A Day Without Zolligirl

Man, I thought no one was reading. But not only did my sister call to chastise me about the lack of posts, but my brother sent a hateful text as well. They are so mean!

I was GOING to post, but it’s hard when nothing exciting happens. This was the post I wrote, then discarded:

Do NOT go and get your eyebrows waxed by my girl if you don’t want to hear some hard truths. In the two minutes it took to get my eyes looking decent, I heard:

Do you want your lip done too? Whew, you’ve waited too long. Why are you flinching? Are you going to cry? Does it hurt? Well, you have a LOT of hair. It looks so much better now.
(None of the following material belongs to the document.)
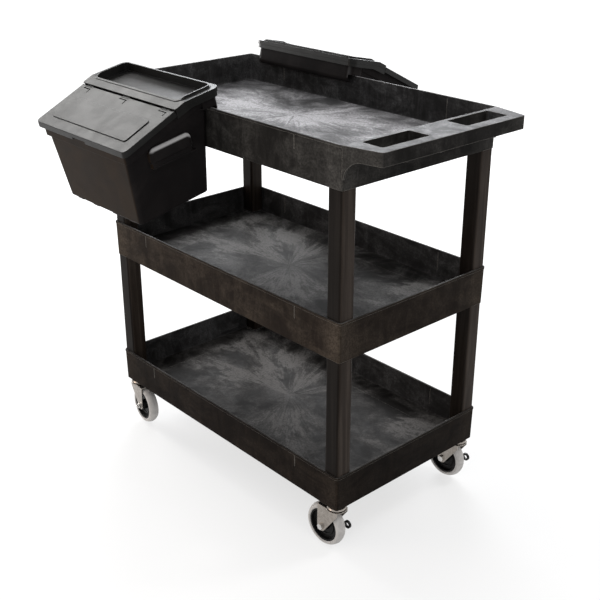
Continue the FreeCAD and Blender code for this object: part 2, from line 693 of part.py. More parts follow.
def grip(side):
    """A hooded hand grip on a side wall: a round bulge over a set-back skirt, open below."""
    low, high = GRIP_Q
    out = GRIP_OUT
    bulge = grip_layer(0.0, 0.0, high, low + 9.0, out, 10.0)
    under = edges_where(bulge, lambda c, e: abs(c.z - out) < TOUCH and abs(c.y - low - 9.0) < TOUCH)
    bulge = bulge.makeFillet(8.0, under)
    skirt = grip_layer(3.0, 3.0, high - 6.0, low, out - 3.0, 3.0)
    bead = box((-GRIP_P[1] + 6.0, -GRIP_P[0] + 4.0), (low, low + 2.2), (5.0, out - 1.6))
    hood = joined([bulge, skirt, bead])
    hood = hood.cut(grip_layer(5.0, 6.0, high - 8.0, low - 5.0, out - 5.5, 2.0))
    hood.rotate(Vector(0, 0, 0), Vector(1, 0, 0), 90)
    hood.rotate(Vector(0, 0, 0), Vector(0, 0, 1), 90)
    hood.translate(Vector(GRIP_ROOT, 0, 0))
    if side < 0:
        hood = hood.mirror(Vector(0, 0, 0), Vector(1, 0, 0))
    return hood


def bin_body():
    """The open bin: tapering walls, rim band, top flange, hook, grips, feet and rest ribs."""
    outside, inside = bin_taper(0.0, 0.0), bin_taper(BIN_WALL, BIN_WALL)
    floor_edges = edges_where(outside, lambda c, e: abs(c.z) < TOUCH)
    outside = outside.makeFillet(4.0, floor_edges)
    band = plan(BAND_HALF, (-212.0, 3.0), (100.0, 260.0), RIM_CORNER).common(slope_slab(*BAND_BELOW, BIN_RIM_Q))
    flange = plan(FLANGE_HALF, (-205.0, 6.0), (100.0, 260.0), RIM_CORNER)
    flange = flange.common(slope_slab(*FLANGE_BELOW, BIN_RIM_Q))
    grips = [grip(side) for side in (-1, 1)]
    feet = [box((w - 12, w + 12), (y, y + 9), (-2.4, 1.0)) for w in (-105, -40, 40, 105) for y in (7, 170)]
    solid = joined([outside.common(below_rim()), band, flange, bin_hook()] + grips + feet)
    solid = solid.cut(inside)
    half = BARREL_RADIUS + 0.6
    solid = solid.cut(slope_box((-BIG, BIG), (BARREL_S - half, BARREL_S + half), (-BARREL_RADIUS - half, 4.0)))
    doorway = plan(TRAY_HALF + TRAY_WALL + 0.4, (HOOK_BACK_P + BIN_WALL, -150.0),
                   (HOOK_CEILING_Q + BIN_WALL, 260.0), RIM_CORNER)
    return solid.cut(doorway)


def hinge_point(s, h):
    """A point from the hinge line: s down the slope and h square to the flap's top."""
    slope = math.radians(LID_SLOPE)
    p = HINGE_P + s * math.cos(slope) + h * math.sin(slope)
    q = slope_q(HINGE_P) - s * math.sin(slope) + h * math.cos(slope)
    return p, q


def along_hinge(radius, w, s=BARREL_S, h=-BARREL_RADIUS):
    """A round bar parallel to the hinge, over a (low, high) span of w."""
    p, q = hinge_point(s, h)
    return Part.makeCylinder(radius, w[1] - w[0], own(w[0], p, q), Vector(1, 0, 0))


def slope_box(w, s, h):
    """A box square to the flap's slope."""
    corners = [(s[0], h[0]), (s[1], h[0]), (s[1], h[1]), (s[0], h[1])]
    points = [own(w[0], *hinge_point(a, b)) for a, b in corners]
    return prism(points, Vector(w[1] - w[0], 0, 0))


def below_roof(top, rise):
    """Everything under a roof that is level at the back and slopes down, rise above the flap, to the hinge."""
    bend = LID_FRONT_P + (LID_FRONT_Q + rise - top) / math.tan(math.radians(LID_SLOPE))
    roof = [(HINGE_P, slope_q(HINGE_P) + rise), (bend, top), (FAR_P, top)]
    return across(roof + [(FAR_P, LOW_Q), (HINGE_P, LOW_Q)])


def lid_top(raise_by):
    """Everything under the rear lid's top surface, or under a surface that much above it."""
    return below_roof(LID_FLAT_Q + raise_by, LID_STEP / math.cos(math.radians(LID_SLOPE)) + raise_by)


def tray_rim_top():
    """Everything under the tray's raised rim, which runs up the slope and then level."""
    return below_roof(LID_FLAT_Q + TRAY_RIM, LID_STEP / math.cos(math.radians(LID_SLOPE)) + TRAY_RIM_FRONT)


def lid_shell():
    """The rear lid's skirted shell, with a step half-way down its skirt."""
    drop = SKIRT_DEPTH + LID_STEP + 3.0
    above = across([(60.0, slope_q(60.0, SKIRT_DEPTH)), (60.0, 400.0), (-320.0, 400.0),
                    (-320.0, LID_FLAT_Q - drop), (-172.0, LID_FLAT_Q - drop)])
    layers = []
    for half, back, low in ((LID_HALF + 1.5, LID_BACK_P - 1.5, 150.0), (LID_HALF, LID_BACK_P, 150.0)):
        rounded = plan(half, (back, HINGE_P), (low, 260.0), 17.0)
        square = box((-half, half), (-HINGE_P, -HINGE_P + 25), (low, 260.0))
        layers.append(joined([rounded, square]))
    upper = layers[0].common(lid_top(0.0)).cut(lid_top(-9.0))
    lower = layers[1].common(lid_top(-8.0))
    core = plan(LID_HALF - SKIRT_WALL, (LID_BACK_P + SKIRT_WALL, HINGE_P + 40), (100.0, 260.0), 14.0)
    return joined([upper, lower]).cut(core.common(lid_top(-LID_THICKNESS))).common(above)


def hinge_clips():
    """Three blocks that hold the flap's barrel, flush with the flap when it is shut."""
    clips = []
    for w in CLIP_AT:
        span = (w - CLIP_HALF, w + CLIP_HALF)
        clip = slope_box(span, (-1.0, CLIP_FRONT), (-8.6, -0.2))
        long_edges = edges_where(clip, lambda c, e: c.z < slope_q(-c.y) - 8.0 and -c.y > HINGE_P + 6)
        clips.append(clip.makeFillet(3.0, long_edges))
    return clips


def rear_lid():
    """The fixed rear part of the lid: a rimmed tray, a stepped skirt and three hinge clips."""
    tray_out = plan(TRAY_HALF + TRAY_WALL, (TRAY_P[0] - TRAY_WALL, TRAY_P[1] + TRAY_WALL),
                    (TRAY_FLOOR_Q - TRAY_WALL, 260.0), TRAY_CORNER + TRAY_WALL)
    rim = plan(TRAY_HALF + TRAY_RIM_WIDE, (TRAY_P[0] - TRAY_RIM_WIDE, TRAY_P[1] + TRAY_RIM_WIDE),
               (150.0, 260.0), TRAY_CORNER + TRAY_RIM_WIDE)
    rim = rim.common(tray_rim_top()).cut(lid_top(-1.0))
    step = plan(TRAY_HALF + 7.0, (TRAY_P[0] - 4.5, TRAY_P[1] + 4.5), (150.0, 260.0), 18.0)
    step = step.common(lid_top(1.4)).cut(lid_top(-1.0))
    front_web = slope_box((-157.0, 157.0), (-3.0, 0.0), (-11.0, 1.0))
    brow = slope_box((-LID_HALF, LID_HALF), (-2.0, BROW_REACH), (0.5, LID_STEP))
    lid = joined([lid_shell(), tray_out.common(lid_top(-0.5)), rim, step, front_web, brow] + hinge_clips())
    lid = lid.cut(plan(TRAY_HALF, TRAY_P, (TRAY_FLOOR_Q, 270.0), TRAY_CORNER))
    for w in CLIP_AT:
        span = (w - CLIP_HALF - 1, w + CLIP_HALF + 1)
        lid = lid.cut(along_hinge(BARREL_RADIUS + RUNNING_GAP, span))
    return lid


def raised_panel():
    """The raised rounded panel on the flap."""
    panel = slope_box((-PANEL_HALF, PANEL_HALF), PANEL_S, (-1.0, PANEL_RISE))
    short = edges_where(panel, lambda c, e: abs(e.Length - PANEL_RISE - 1.0) < TOUCH)
    panel = panel.makeFillet(7.0, short)
    around = edges_where(panel, lambda c, e: c.z > slope_q(-c.y, -1.9))
    return panel.makeFillet(0.8, around)


def flap():
    """The front flap: a skirted plate with a rolled hinge edge and a raised panel."""
    front_s = (LID_FRONT_P - HINGE_P) / math.cos(math.radians(LID_SLOPE))
    start = BARREL_S - BARREL_RADIUS
    outline = plan(LID_HALF, (HINGE_P - 40, LID_FRONT_P), (50.0, 300.0), 11.0)
    inner = plan(LID_HALF - SKIRT_WALL, (HINGE_P - 60, LID_FRONT_P - SKIRT_WALL), (40.0, 310.0), 8.5)
    wide = (-LID_HALF - 5, LID_HALF + 5)
    plate = slope_box(wide, (start, front_s + 30), (-SKIRT_DEPTH, 0.0)).common(outline)
    top_edges = edges_where(plate, lambda c, e: c.y < -LID_FRONT_P + 30 and c.z > slope_q(-c.y) - 0.6)
    plate = plate.makeFillet(1.5, top_edges)
    under = slope_box(wide, (start - 5, front_s + 40), (-SKIRT_DEPTH - 5, -LID_THICKNESS))
    plate = plate.cut(under.common(inner))
    between = (-LID_HALF + SKIRT_WALL, LID_HALF - SKIRT_WALL)
    plate = plate.cut(slope_box(between, (start - 5, BARREL_S), (-30.0, 5.0)))
    barrel = along_hinge(BARREL_RADIUS, (-LID_HALF + 1.0, LID_HALF - 1.0))
    notch_top = slope_q(LID_FRONT_P, SKIRT_DEPTH) + 5.0
    notch = plan(BRIM_NOTCH, (LID_FRONT_P - 15, LID_FRONT_P + 15), (100.0, notch_top), 3.0)
    lid = joined([plate, raised_panel()]).cut(notch)
    for w in CLIP_AT:
        span = (w - CLIP_HALF - CLIP_GAP, w + CLIP_HALF + CLIP_GAP)
        lid = lid.cut(slope_box(span, (0.0, CLIP_FRONT + CLIP_SLOT), (-20.0, 10.0)))
        leg_span = (w + CLIP_HALF + CLIP_GAP - CLIP_SLOT, w + CLIP_HALF + CLIP_GAP)
        lid = lid.cut(slope_box(leg_span, (CLIP_FRONT, CLIP_FRONT + 13.0), (-20.0, 10.0)))
    return joined([lid, barrel])


def hang(shape, side):
    """Tilts a bin's piece outward and hangs it on the front or the rear rim."""
    hung = shape.copy()
    hung.rotate(Vector(0, 0, 0), Vector(1, 0, 0), BIN_TILT)
    if side == "front":
        hung.translate(Vector(BIN_CENTRE_X["front"], -BIN_EDGE_Y, BIN_EDGE_Z))
    else:
        hung.translate(Vector(-BIN_CENTRE_X["rear"], -BIN_EDGE_Y, BIN_EDGE_Z))
        hung.rotate(Vector(0, 0, 0), Vector(0, 0, 1), 180)
    return hung


# ---- Output ----


def main():
    os.makedirs("parts", exist_ok=True)
    for level in ("bottom", "middle", "top"):
        write(level + "_shelf", shelf(level))
    for sx, sy in corner_signs():
        where = corner_name(sx, sy)
        write("lower_leg_" + where, leg("bottom", "middle", sx, sy))
        write("upper_leg_" + where, leg("middle", "top", sx, sy))
    braked = brake_lever()
    pieces = {"caster_stem": caster_stem(), "caster_fork": fork(), "race_balls": race_balls(),
              "axle_bolt": axle_bolt(), "wheel_bush": wheel_bush(), "wheel_hub": wheel_hub(),
              "wheel_tyre": wheel_tyre()}
    for sx, sy in corner_signs():
        where = corner_name(sx, sy)
        for name, shape in pieces.items():
            write(name + "_" + where, place_caster(shape, sx, sy))
        write("axle_nut_" + where, place_caster(axle_nut(sx > 0), sx, sy))
        if sx > 0:
            write("brake_lever_" + where, place_caster(braked, sx, sy))
    bins = {"body": bin_body(), "rear_lid": rear_lid(), "flap": flap()}
    for side in ("front", "rear"):
        for name, shape in bins.items():
            write("bin_" + side + "_" + name, hang(shape, side))


main()
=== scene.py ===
import json
import math

import bmesh
import bpy
from mathutils import Matrix, Vector
from mathutils.bvhtree import BVHTree


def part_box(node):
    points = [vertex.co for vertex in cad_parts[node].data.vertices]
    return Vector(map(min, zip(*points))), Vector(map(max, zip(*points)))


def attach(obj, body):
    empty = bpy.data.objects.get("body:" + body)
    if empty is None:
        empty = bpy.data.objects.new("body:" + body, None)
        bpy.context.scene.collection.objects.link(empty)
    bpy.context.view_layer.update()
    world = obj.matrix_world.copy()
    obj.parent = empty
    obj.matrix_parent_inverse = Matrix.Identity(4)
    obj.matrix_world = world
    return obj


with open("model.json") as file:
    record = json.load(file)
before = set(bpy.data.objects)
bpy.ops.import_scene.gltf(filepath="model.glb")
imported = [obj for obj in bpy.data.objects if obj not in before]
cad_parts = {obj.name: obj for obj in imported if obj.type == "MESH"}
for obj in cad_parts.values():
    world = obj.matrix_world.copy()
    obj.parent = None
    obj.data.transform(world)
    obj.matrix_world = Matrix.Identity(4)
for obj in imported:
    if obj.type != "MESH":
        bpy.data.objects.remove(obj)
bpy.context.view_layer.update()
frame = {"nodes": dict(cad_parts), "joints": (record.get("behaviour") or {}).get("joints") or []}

# Every length is in metres
JOINTS = {joint["name"]: joint for joint in frame["joints"]}
CORNERS = ("front_handle", "front_plain", "rear_handle", "rear_plain")

# The tubs' middle lies behind the origin, because the handle counts in the overall length
tub_low, tub_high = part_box("middle_shelf")
TUB_MIDDLE_X = (tub_low[0] + tub_high[0]) / 2

# Where the plastic entered the shelves' moulds, and the flow marks around it: x, y, radius and strength,
# which is below zero for a dark mark
TUB_GATE = (-0.056, 0.014)
TUB_MARKS = ((-0.13, 0.08, 0.10, 1.0), (0.03, -0.07, 0.08, 0.85), (-0.25, -0.02, 0.09, 0.95),
             (-0.36, -0.03, 0.06, 0.6), (-0.38, 0.09, 0.07, 0.75), (-0.22, 0.12, 0.07, 0.55),
             (0.15, 0.18, 0.08, 0.55), (0.22, 0.13, 0.08, 0.8), (0.20, 0.03, 0.07, 0.4),
             (0.12, -0.10, 0.08, 0.4), (-0.10, -0.055, 0.035, -1.3), (0.06, 0.12, 0.07, -0.5),
             (-0.30, 0.06, 0.04, -0.4), (-0.33, 0.14, 0.09, 1.1), (-0.20, 0.18, 0.07, 0.8),
             (0.02, 0.17, 0.08, 0.6), (0.27, -0.02, 0.06, 0.6), (0.29, 0.16, 0.06, 0.7))
TOP_GATE = (-0.075, 0.045)
TOP_MARKS = ((-0.06, 0.05, 0.09, 0.8), (-0.04, 0.18, 0.07, 0.7), (0.15, 0.15, 0.10, 1.0),
             (0.05, 0.06, 0.09, 0.9), (0.20, 0.01, 0.08, 0.9), (-0.34, 0.06, 0.10, 0.8),
             (-0.22, 0.17, 0.06, 0.35), (-0.20, 0.02, 0.08, 0.6), (0.07, -0.12, 0.08, 0.6),
             (0.25, 0.10, 0.07, 0.6), (-0.12, 0.14, 0.05, -0.6))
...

It was like having a beauty treatment administered by my mother.

Not my best work. So I said to heck with it and watched another episode of Game of Thrones.
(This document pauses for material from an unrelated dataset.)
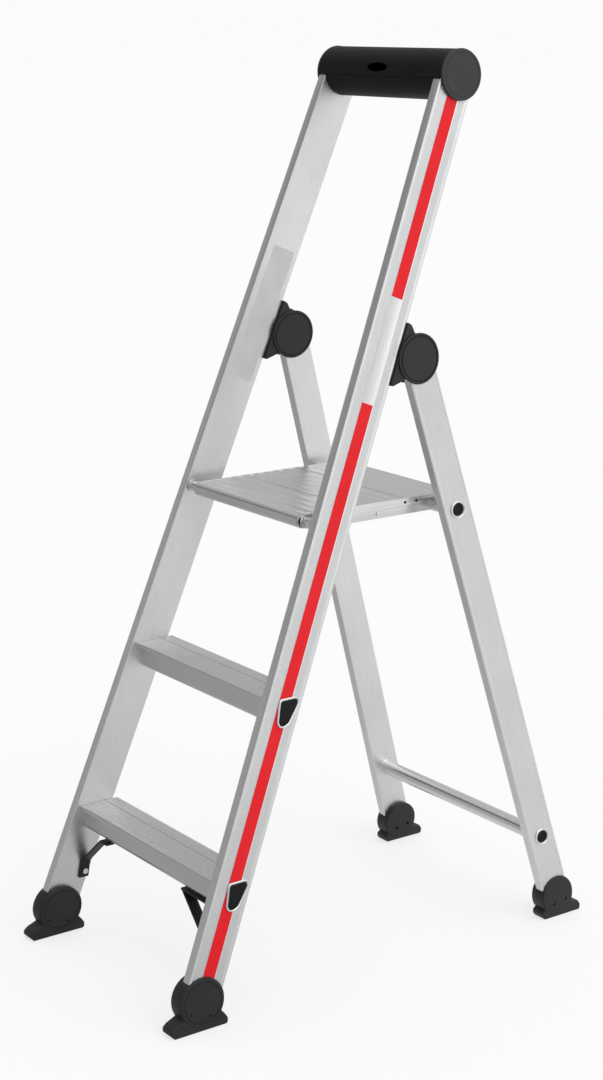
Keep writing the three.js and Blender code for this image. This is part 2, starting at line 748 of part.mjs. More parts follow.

But today I actually did something interesting. I went out of town for work. That’s right, while I normally sit on the couch in my pj’s and work on the laptop, I’m NOW in North Carolina, wearing my pj’s and working on my laptop. It’s totally different. Plus my husband is with me. Apparently, he’s an awesome photographer.

It’s been a great trip so far. We drove for 8 hours with him in the front and me in the back. Then we went to the community where I dropped him off, went to the hotel for check-in, then back to pick him up for dinner. Not that he actually got to eat. He told me what to order him “To Go”, then went back to shoot while I enjoyed 890 grams of carbs and some wine. Best. Working. Relationship. Ever.

We also brought my friend, John, along so he could pay for everything. I’m thinking this business-trip stuff is pretty sweet.

My mom and Aunt Fay are in town watching Moon while I’m away, and by “watching”, I mean they’ve enlisted her to carry all their stuff while they yard-sale. Another great working relationship. The ability to work with others must run in the family.

Well, except for a certain brother-sister duo, that is.

2 thoughts on “A Day Without Zolligirl

  1. Somebody has to make sure you keep up your end of the bargain. You write, I read…. SLACKER!!!